Skeletons In the Closet Out For an addict and/or alcoholic in recovery, Halloween can be a quick reminder that there are still some skeletons in the closet so to speak.  This is a great time for anyone struggling to be honest with themselves in their program of recovery so that they can continue to stay in recovery long-term.  This is a key requirement to stay clean and sober because the inability to be open and truthful with ourselves only stunts our own growth to freedom in the long run.

Skeletons In the Closet

Keeping these metaphorical skeletons in the closet creates excessive baggage that begins to weigh us down, which is ultimately detrimental to our overall well-being.  These secrets, regrets, guilt, and shame are going to keep us sick.  The more that gets stored inside of us, the less likely we are going to be able to see the areas in our life where we were wrong and how that has impacted us negatively as a result.  Being able to get honest and face the consequences that have resulted from decisions made in the past instead of letting bygones be bygones is a huge game-changer when it comes to the recovery process.  It allows us to be held accountable and step up to the plate to see what we have done in order to rectify the harm in any possible appropriate manner.  Possessing the ability to be open and honest about the past while still being mindful about the words you are choosing when expressing them has the potential to be incredibly freeing.  This doesn’t mean that you have to divulge absolutely everything to every single human being, but sharing intimate important events with a specific, trustworthy confidant can prove to aid you in the process of recovery when the timing is appropriate.
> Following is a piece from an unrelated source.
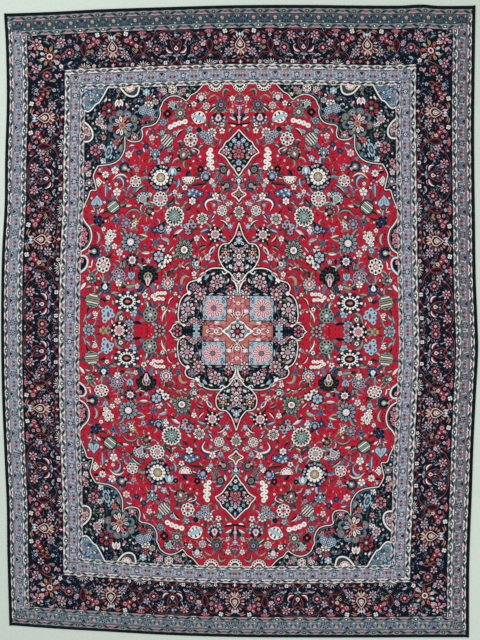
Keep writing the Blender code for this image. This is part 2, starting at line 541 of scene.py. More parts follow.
# The field, charted in blocks of half a metre
field = [
    ("stem", [
        ([(150, 500), (120, 530), (130, 620), (180, 660)],),
        ([(360, 460), (420, 470), (460, 500), (440, 560)],),
        ([(430, 340), (390, 350), (340, 380), (290, 380), (270, 340)],),
        ([(590, 40), (630, 45), (650, 70)], "k", 8), ([(775, 50), (790, 70)], "e", 6),
        ([(250, 0), (300, 0)], "k", 6), ([(835, 340), (830, 300)], "a", 8),
        ([(475, 30), (500, 60), (530, 50)],), ([(700, 240), (740, 230), (780, 200)],),
        ([(555, 260), (600, 250), (620, 200)],), ([(670, 950), (640, 980), (600, 990)],),
    ]),
    ("leaf", [
        (148, 488, 186, 436, 24, "si"), (155, 478, 176, 448, 12, "d", 0, None),
        (145, 402, 180, 392, 14, "as", 0.2), (205, 432, 245, 385, 18, "pu", 0.1),
        (232, 428, 252, 392, 10, "i", -0.1), (198, 488, 250, 462, 14, "ak", 0.15),
        (205, 470, 235, 450, 12, "pw"), (400, 488, 428, 456, 12, "ie", 0.1),
        (300, 392, 334, 372, 16, "ea", 0.1), (330, 368, 365, 385, 14, "ki", -0.1),
        (372, 372, 395, 352, 14, "sd", 0.1), (395, 362, 425, 345, 14, "ea", 0.1),
        (395, 330, 425, 350, 10, "e", 0.1), (430, 315, 430, 350, 14, "ke"), (410, 255, 412, 218, 14, "es"),
        (395, 200, 425, 150, 12, "ki", 0.12), (425, 155, 440, 60, 14, "ak", 0.12),
        (428, 130, 462, 55, 10, "i", 0.12), (470, 158, 492, 140, 12, "ea"), (360, 45, 385, 50, 14, "ap"),
        (490, 270, 494, 245, 12, "si"), (490, 30, 515, 45, 14, "ap"), (515, 455, 545, 450, 16, "ea"),
        (545, 452, 598, 452, 20, "ia"), (565, 385, 600, 375, 12, "ik", 0.1), (590, 420, 592, 395, 12, "k"),
        (735, 370, 785, 340, 14, "ia"), (555, 250, 585, 215, 14, "se", 0.1),
        (575, 260, 590, 225, 12, "bk", 0.1), (625, 275, 710, 262, 16, "ga", -0.1),
        (690, 262, 715, 255, 18, "kd"), (600, 230, 625, 255, 10, "k"), (905, 255, 935, 248, 22, "es"),
        (940, 280, 972, 235, 18, "io"), (735, 222, 790, 210, 12, "ga", 0.15),
        (780, 210, 815, 235, 10, "kb", 0.15), (800, 182, 845, 186, 22, "ke"), (770, 180, 765, 150, 12, "as"),
        (905, 100, 948, 70, 18, "bs", -0.25), (935, 95, 955, 40, 10, "a", -0.1),
        (525, 140, 540, 175, 22, "db", 0.1), (550, 135, 560, 175, 12, "ia", 0.1),
        (510, 30, 525, 50, 16, "sl", 0.1), (590, 42, 640, 48, 12, "k", 0.1), (765, 40, 775, 65, 12, "ia"),
        (900, 412, 905, 370, 8, "i", 0.1), (905, 370, 930, 368, 8, "i", 0.1), (935, 470, 955, 490, 14, "e"),
        (845, 465, 870, 460, 12, "ga"), (800, 440, 830, 430, 12, "km"), (80, 540, 105, 548, 12, "sa"),
        (190, 590, 240, 570, 18, "sb", 0.1), (198, 515, 232, 555, 14, "ki", -0.1),
        (345, 590, 402, 530, 20, "is", 0.15), (380, 560, 405, 535, 8, "k", 0.1),
        (68, 600, 118, 642, 14, "ki", 0.15), (150, 675, 168, 650, 12, "ik", 0.1),
        (150, 645, 175, 628, 14, "bs"), (178, 785, 180, 815, 16, "db"), (205, 860, 290, 850, 14, "ke", 0.05),
        (205, 855, 230, 830, 10, "pa"), (245, 760, 262, 745, 12, "e"), (240, 735, 258, 718, 16, "bs"),
        (318, 750, 345, 735, 14, "es"), (305, 940, 330, 900, 24, "dn"), (245, 898, 275, 892, 12, "ik"),
        (230, 915, 285, 912, 8, "e", 0.1), (378, 895, 392, 835, 18, "sb", -0.1),
        (415, 810, 445, 790, 18, "sb"), (385, 800, 405, 812, 14, "i"), (405, 780, 370, 740, 16, "aik", 0.15),
        (405, 780, 438, 740, 16, "ake", -0.15), (405, 775, 404, 735, 12, "e"), (445, 778, 485, 760, 18, "pb"),
        (425, 515, 480, 535, 22, "sa", 0.1), (300, 725, 325, 700, 14, "ke"), (280, 675, 305, 655, 12, "ig"),
        (88, 970, 128, 980, 16, "bs"), (60, 945, 68, 905, 16, "si"), (345, 860, 352, 835, 12, "k"),
        (285, 585, 300, 560, 16, "e"), (250, 585, 285, 590, 10, "e", 0.1),
        (585, 860, 655, 805, 18, "kai", 0.1), (642, 845, 668, 808, 20, "hb", 0.1),
        (575, 955, 600, 930, 16, "ae"), (580, 930, 585, 965, 14, "ea"), (670, 945, 690, 975, 10, "ek"),
        (790, 965, 820, 985, 24, "db"), (800, 855, 828, 835, 18, "ie"), (800, 838, 820, 850, 8, "i"),
        (835, 870, 838, 790, 22, "bsd", -0.08), (825, 915, 840, 895, 18, "k"), (862, 935, 892, 938, 14, "k"),
        (870, 722, 900, 715, 10, "ua", 0.1), (880, 735, 895, 720, 10, "ua", -0.1),
        (845, 715, 870, 695, 14, "oi"), (900, 705, 928, 704, 12, "ig"), (508, 730, 560, 755, 14, "ai", 0.1),
        (515, 755, 545, 780, 12, "be", 0.1), (668, 738, 720, 735, 18, "ia"), (705, 740, 728, 725, 14, "ke"),
        (690, 785, 745, 765, 10, "u", 0.1), (650, 605, 672, 595, 14, "ai"), (660, 800, 680, 780, 16, "ea"),
        (783, 670, 800, 645, 14, "ag"), (562, 545, 612, 560, 14, "ia", 0.1), (715, 560, 735, 575, 14, "sb"),
        (955, 730, 970, 745, 16, "gi"), (145, 1408, 195, 1380, 12, "ga", 0.15),
        (150, 1348, 170, 1340, 12, "ai"), (148, 1332, 185, 1300, 14, "ike", 0.1),
        (45, 1195, 62, 1172, 24, "ea"), (350, 1195, 392, 1150, 18, "kik", 0.1),
        (352, 1120, 385, 1118, 14, "bs", 0.1), (440, 1150, 476, 1075, 12, "bs", -0.1),
        (410, 1040, 438, 1060, 14, "de"), (270, 1055, 300, 1075, 12, "ig"), (250, 1040, 285, 1035, 18, "de"),
        (108, 1130, 122, 1090, 16, "ba"), (222, 1095, 250, 1075, 18, "es"), (415, 1310, 440, 1335, 12, "e"),
        (405, 1360, 380, 1375, 12, "ia"), (200, 1420, 225, 1432, 12, "ag"), (185, 1235, 190, 1205, 14, "e"),
        (570, 1200, 582, 1165, 12, "il", 0.1), (600, 1090, 590, 1062, 10, "i"),
        (655, 1105, 690, 1098, 12, "il", 0.2),
    ]),
    ("curl", [
        ([(300, 315), (325, 322), (345, 305), (348, 275), (340, 250)], 18, "ga"),
        ([(105, 752), (150, 772), (195, 765), (213, 735), (192, 697)], 24, "id"),
        ([(770, 905), (745, 915), (722, 890), (722, 850)], 24, "dsk"),
        ([(700, 905), (730, 925), (765, 920), (795, 895)], 14, "gi"),
        ([(612, 690), (640, 712), (680, 708), (712, 672)], 16, "ae"),
        ([(885, 580), (868, 560), (865, 530), (880, 505)], 14, "as"),
        ([(865, 105), (875, 80), (895, 70)], 14, "ik"),
        ([(55, 1425), (85, 1440), (100, 1425), (100, 1395)], 20, "ea"),
        ([(262, 1035), (250, 1055), (265, 1070), (300, 1082)], 12, "di"), ([(875, 108), (895, 100)], 18, "i"),
    ]),
    ("rosette", [
        (335, 468, 56, "akipc", 12), (905, 305, 30, "adepi", 9), (665, 37, 29, "sbpqi"),
        (228, 652, 36, "ieapq"), (700, 630, 31, "ldlbi"), (668, 515, 58, "xbois", 12),
        (207, 1340, 24, "ikop"), (370, 1300, 34, "akicc", 10), (115, 1345, 34, "mklw", 10),
        (475, 1245, 22, "sdbs", 7), (170, 1170, 30, "ioap"), (475, 0, 36, "apwpc"), (915, 0, 36, "sbacp", 9),
    ]),
    ("wheel", [
        (835, 385, 46, "ikpo"), (400, 668, 62, "ikas", 14), (105, 700, 33, "ieap"), (648, 883, 37, "ikpp", 7),
        (300, 1130, 44, "ikpw"), (190, 1125, 28, "skcc", 6), (222, 1160, 26, "skcc", 6),
        (490, 773, 47, "ikpl", 11), (535, 95, 46, "akxo", 9), (735, 322, 42, "lkmo", 11),
    ]),
    ("aster", [
        (147, 558, 44, "ikopa"), (488, 903, 78, "lnigs", 12), (725, 0, 52, "ikopc"), (655, 410, 35, "bnipq"),
    ]),
    ("posy", [
        (400, 668, 37, "at", 11), (400, 668, 17, "sg"), (192, 425, 20, "oc"), (475, 475, 22, "op", 3),
        (360, 380, 12, "ga"), (272, 336, 16, "ia"), (355, 255, 18, "bd"), (383, 218, 11, "io", 3),
        (455, 133, 14, "id"), (390, 120, 12, "pw"), (555, 405, 15, "si"), (735, 455, 22, "op"),
        (768, 490, 18, "ip"), (810, 475, 18, "sb"), (570, 210, 18, "ik"), (620, 262, 17, "op"),
        (735, 282, 22, "ip"), (640, 105, 24, "sa"), (640, 122, 14, "ik"), (715, 75, 14, "ik"),
        (925, 305, 12, "ia"), (800, 195, 14, "ia"), (825, 0, 26, "gb"), (715, 300, 14, "lk"),
        (875, 96, 16, "ia"), (260, 535, 18, "ip"), (70, 647, 14, "ia"), (55, 607, 17, "si"),
        (145, 785, 22, "ip"), (155, 732, 11, "si"), (95, 778, 17, "sb"), (52, 742, 14, "ia"),
        (70, 738, 14, "op"), (120, 890, 18, "mb"), (170, 874, 19, "io"), (155, 850, 16, "si"),
        (240, 948, 20, "nc"), (338, 840, 18, "id"), (375, 950, 15, "na"), (400, 815, 14, "ia"),
        (370, 790, 18, "si"), (435, 592, 19, "io", 3), (435, 572, 10, "ip"), (135, 925, 14, "ma"),
        (640, 955, 18, "pa"), (778, 955, 24, "ip"), (838, 930, 23, "im", 8), (770, 868, 12, "ip"),
        (765, 820, 26, "is"), (705, 818, 12, "bs"), (555, 800, 13, "ip"), (640, 636, 22, "gi"),
        (650, 620, 16, "ik"), (575, 595, 16, "sk"), (480, 585, 22, "dp", 6), (520, 585, 22, "dl", 6),
        (765, 642, 20, "bk"), (840, 595, 14, "ip"), (515, 512, 17, "be"), (45, 1385, 18, "ia"),
        (285, 1355, 18, "id"), (312, 1345, 14, "ni"), (365, 1352, 12, "bs"), (450, 1298, 26, "nc", 4),
        (130, 1298, 12, "nd"), (105, 1220, 15, "ip"), (105, 1180, 19, "ie"), (305, 1200, 17, "sb"),
        (400, 1175, 14, "sb"), (435, 1070, 14, "pb"), (450, 1012, 20, "si"), (250, 1190, 15, "nd"),
        (545, 1150, 20, "op"), (580, 1100, 18, "dm"), (625, 1060, 17, "dm"), (690, 1050, 24, "oa", 6),
        (540, 1190, 14, "ea"), (480, 1180, 16, "sg"), (300, 1040, 12, "ns"),
    ]),
    ("fan", [
        (258, 390, 30, "sainc", 7, -135), (432, 280, 40, "sicip", 11, 180, 1, 300),
        (555, 318, 62, "ndgsp", 9), (820, 258, 36, "bdisa", 7, 180), (75, 848, 32, "bdgcs", 9, 60, 1, 260),
        (205, 903, 34, "sblsk", 7, -35), (600, 775, 42, "siaps", 8, -30), (716, 968, 34, "dbgis", 7, -60),
        (895, 460, 36, "dkaip", 8, 90, 1, 260), (240, 1393, 34, "opisb"), (345, 1040, 44, "acmie", 7, 20),
        (130, 1262, 46, "swobt", 7, 180), (480, 600, 30, "sdlpd", 7, 180), (525, 1048, 34, "sabis"),
        (420, 1352, 30, "siaas", 6, -20), (558, 700, 34, "gdtai", 7, -60),
    ]),
    ("palmette", [
        (677, 172, 78, "idikc", 90, 0.78, "k", 16), (875, 645, 40, "nbdkb", -45, 0.7),
        (95, 943, 26, "ekaem", 0, 1),
    ]),
    ("tulip", [(657, 325, 24, "sba"), (415, 940, 30, "sia", 180), (715, 385, 20, "aek", 180)]),
    ("halfWheel", [(315, 900, 42, "ikoi", 7, 180), (150, 1478, 50, "ikws", 8, 180)]),
    ("striped", [
        (895, 175, 46, "aiag", 8), (785, 728, 44, "eaia", -40, 1, "k", 6),
        (450, 1130, 42, "aioi", -50, 1, "k", 4),
    ]),
    ("posies", [
        ([(435, 418), (470, 388)], 26, "iw"), ([(492, 430)], 32, "sq"),
        ([(280, 612), (325, 608), (315, 575), (296, 632)], 20, "lk"),
        ([(240, 800), (265, 812), (290, 820), (310, 800), (278, 790)], 19, "bi"), ([(290, 757)], 23, "ip"),
        ([(775, 555), (800, 575), (815, 545), (792, 530), (810, 512)], 18, "ip"),
        ([(885, 900), (870, 885), (898, 882), (882, 868)], 13, "ik", 4),
    ]),
    ("cloud", [
        ([(448, 222), (470, 222), (492, 221), (508, 212)], 12),
        ([(460, 188), (483, 190), (508, 186), (524, 204)], 12),
        ([(165, 955), (185, 975), (168, 992), (188, 1010), (170, 1028), (188, 1045), (176, 1064)], 16),
        ([(338, 1245), (375, 1237), (402, 1228), (430, 1214)], 17),
    ]),
]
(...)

The great news is that we can learn from our mistakes and grow to be better than we were yesterday.

We Grow From Mistakes

In the spirit of growing from our mistakes, let’s take a look at how the history of Halloween is a prime example of a a few mistakes creating a fun and exciting holiday. It may be safe to say that almost everyone can relate to having skeletons in the closet in some way, shape, or form.  It’s human nature to make mistakes and misbehave by error.  Halloween actually draws back over 2,000 years ago when a Gaelic festival was held on the famous day of October 31 referred to as Samhain, which in English translates to “summer’s end.”  The general idea of the festivities was to celebrate and gather necessities in advance for the preparation of the winter season ahead.  Despite lacking official confirmation, it is believed that Samhain and All Saint’s Day, which is November 1, became so closely associated that they influenced one another to mesh into Halloween.  Somewhere around the 1800s in America, Halloween transcended from celebration into acts of vandalism, where buildings were egged and houses damaged.  With efforts to minimize the increase of vandalistic acts on the rise throughout the 20s and 30s, the public began to persuade children into good behavior by rewarding them with candy, hence the famous line “trick or treat?”  Since then, it has become tradition to celebrate by dressing up and receiving candy from nearby neighbors.

Happy Halloween!

From the history of Halloween to removing skeletons in the closet, there is more to the sweet holiday than just the candy!  When it comes to the process of recovering from drug and/or alcohol addiction, it is vital to be as honest with yourself and others as you can.  This is essential because peace of mind is found when being authentic and sharing genuine feelings with others around you.